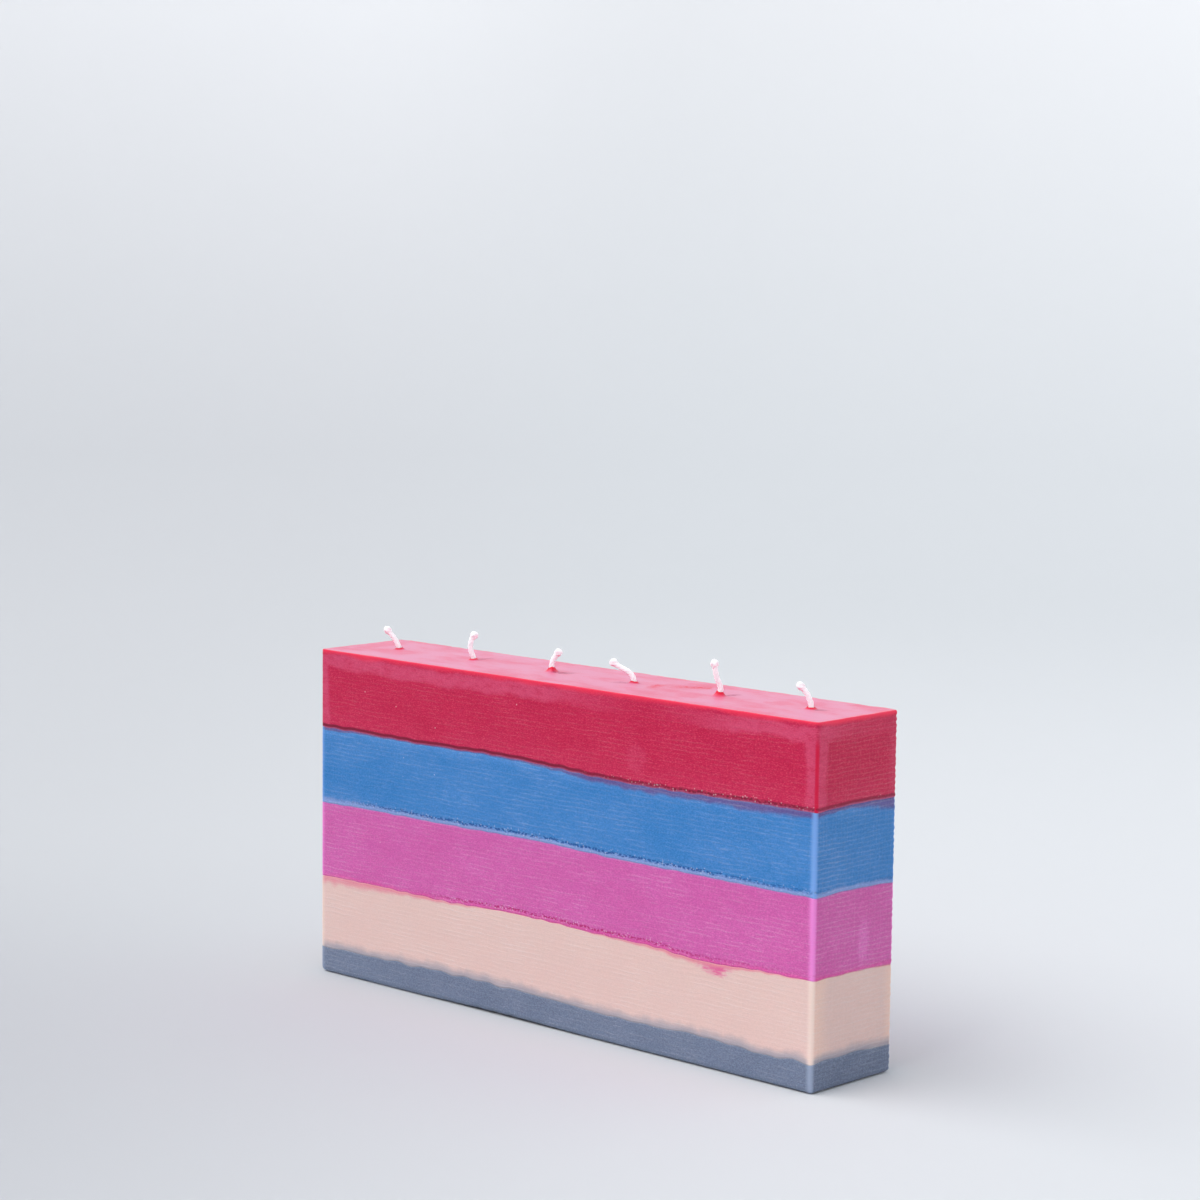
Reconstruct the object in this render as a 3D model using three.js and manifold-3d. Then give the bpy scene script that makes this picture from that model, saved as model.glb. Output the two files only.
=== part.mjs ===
// Block candle: five pours of coloured wax, cast one on another in an upright slab, with a row of braided
// cotton wicks running down through all of them. Millimetres, +Z up, origin at the centre of the base.
import * as THREE from 'three';
import { mergeVertices } from 'three/addons/utils/BufferGeometryUtils.js';
import Module from 'manifold-3d';

// Block
const blockLength = 195.7;
const blockDepth = 34;
const blockHeight = 100;
const cornerRadius = 1.2;
const footRadius = 1.6;
const soleCornerRadius = 0.6;

// Pours, from the base up: each one's thickness as a share of the block's height. Red fills what is left.
const slateShare = 0.084;
const peachShare = 0.222;
const pinkShare = 0.227;
const blueShare = 0.226;

// Seams between the pours: how far each one wanders from its level along the front face, read at even
// stations from the left end to the right, and how much prouder the wax sets along the block's middle
const slateSeam = [-0.5, -0.2, 0.15, 0.5, 0.45, 0.3, -0.25, -0.25, 0.35, -0.4, 0];
const peachSeam = [-0.5, -0.2, -0.2, -0.2, 0.6, 0.6, 0.1, 0.1, -0.9, -0.1, 0.2];
const pinkSeam = [-0.5, -0.1, 0, 0.1, 0.4, 0.5, 0, -0.1, -0.1, -0.2, -0.2];
const blueSeam = [0.2, 0.2, 0.05, 0.3, 0.5, 0, -0.7, -0.8, -0.5, -0.1, 0];
const seamCrown = 0.4;

// Hair between one pour and the next, so that their facets never cut into each other
const seamGap = 0.02;

// Underside: the lower front edge shrank clear of the table over part of its length
const liftHeight = 0.5;
const liftLength = 78;
const liftCentre = -22;
const liftReach = 10;

// Wicks
const wickCount = 6;
const endMargin = 16.6;
const wickDiameter = 1.8;
const wickClearance = 0.25;
const wickFootRecess = 0.6;
const stubHeight = 10.5;
const tipDiameter = 2.5;
const tipLength = 1.6;

// Wax collars drawn up round the wicks
const collarHeight = 1.3;
const collarRim = 0.15;
const collarSkirt = 0.6;
const collarSunk = 1;

// Each wick from left to right: its wax collar as a share of the collar height, the heading of its lean in
// degrees from +X towards +Y, and its free end as points [sideways, up], in shares of the stub height,
// counted from where it leaves the top face
const wickBends = [
  {
    collar: 0.4,
    heading: 32,
    free: [[-0.05, 0.16], [-0.13, 0.3], [-0.25, 0.44], [-0.36, 0.57], [-0.42, 0.67]],
  },
  {
    collar: 0.4,
    heading: 52,
    free: [[-0.06, 0.21], [-0.09, 0.34], [-0.09, 0.47], [-0.06, 0.59], [0.02, 0.72], [0.1, 0.82]],
  },
  {
    collar: 0.9,
    heading: 43,
    free: [[0, 0.2], [0.04, 0.33], [0.13, 0.47], [0.21, 0.57], [0.27, 0.63]],
  },
  {
    collar: 0.5,
    heading: 25,
    free: [[-0.01, 0.12], [-0.07, 0.23], [-0.18, 0.32], [-0.33, 0.39], [-0.5, 0.48], [-0.69, 0.62]],
  },
  {
    collar: 1,
    heading: 60,
    free: [[0.01, 0.17], [-0.02, 0.3], [-0.08, 0.43], [-0.13, 0.59], [-0.16, 0.75], [-0.18, 1]],
  },
  {
    collar: 0.5,
    heading: 38,
    free: [[-0.01, 0.14], [-0.05, 0.25], [-0.1, 0.37], [-0.18, 0.48], [-0.27, 0.58], [-0.39, 0.68]],
  },
];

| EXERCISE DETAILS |
Please print the material above exactly as it appears, from its first line through the line containing "const liftReach = 10;", inclusive, and stop there.

| RESPONSE TO THE TASK |
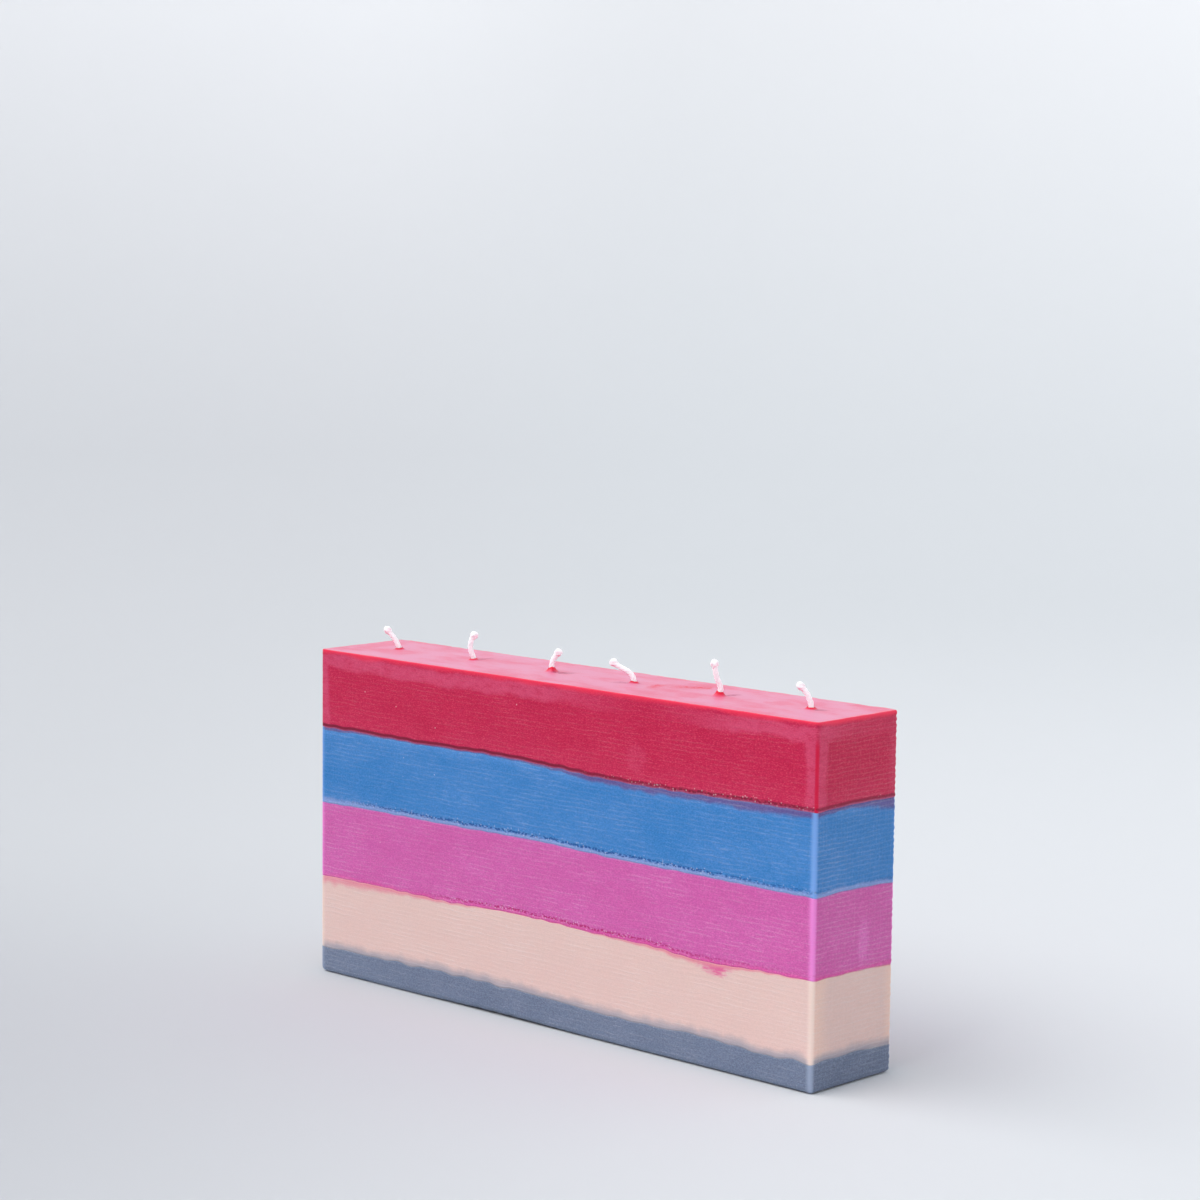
Reconstruct the object in this render as a 3D model using three.js and manifold-3d. Then give the bpy scene script that makes this picture from that model, saved as model.glb. Output the two files only.
=== part.mjs ===
// Block candle: five pours of coloured wax, cast one on another in an upright slab, with a row of braided
// cotton wicks running down through all of them. Millimetres, +Z up, origin at the centre of the base.
import * as THREE from 'three';
import { mergeVertices } from 'three/addons/utils/BufferGeometryUtils.js';
import Module from 'manifold-3d';

// Block
const blockLength = 195.7;
const blockDepth = 34;
const blockHeight = 100;
const cornerRadius = 1.2;
const footRadius = 1.6;
const soleCornerRadius = 0.6;

// Pours, from the base up: each one's thickness as a share of the block's height. Red fills what is left.
const slateShare = 0.084;
const peachShare = 0.222;
const pinkShare = 0.227;
const blueShare = 0.226;

// Seams between the pours: how far each one wanders from its level along the front face, read at even
// stations from the left end to the right, and how much prouder the wax sets along the block's middle
const slateSeam = [-0.5, -0.2, 0.15, 0.5, 0.45, 0.3, -0.25, -0.25, 0.35, -0.4, 0];
const peachSeam = [-0.5, -0.2, -0.2, -0.2, 0.6, 0.6, 0.1, 0.1, -0.9, -0.1, 0.2];
const pinkSeam = [-0.5, -0.1, 0, 0.1, 0.4, 0.5, 0, -0.1, -0.1, -0.2, -0.2];
const blueSeam = [0.2, 0.2, 0.05, 0.3, 0.5, 0, -0.7, -0.8, -0.5, -0.1, 0];
const seamCrown = 0.4;

// Hair between one pour and the next, so that their facets never cut into each other
const seamGap = 0.02;

// Underside: the lower front edge shrank clear of the table over part of its length
const liftHeight = 0.5;
const liftLength = 78;
const liftCentre = -22;
const liftReach = 10;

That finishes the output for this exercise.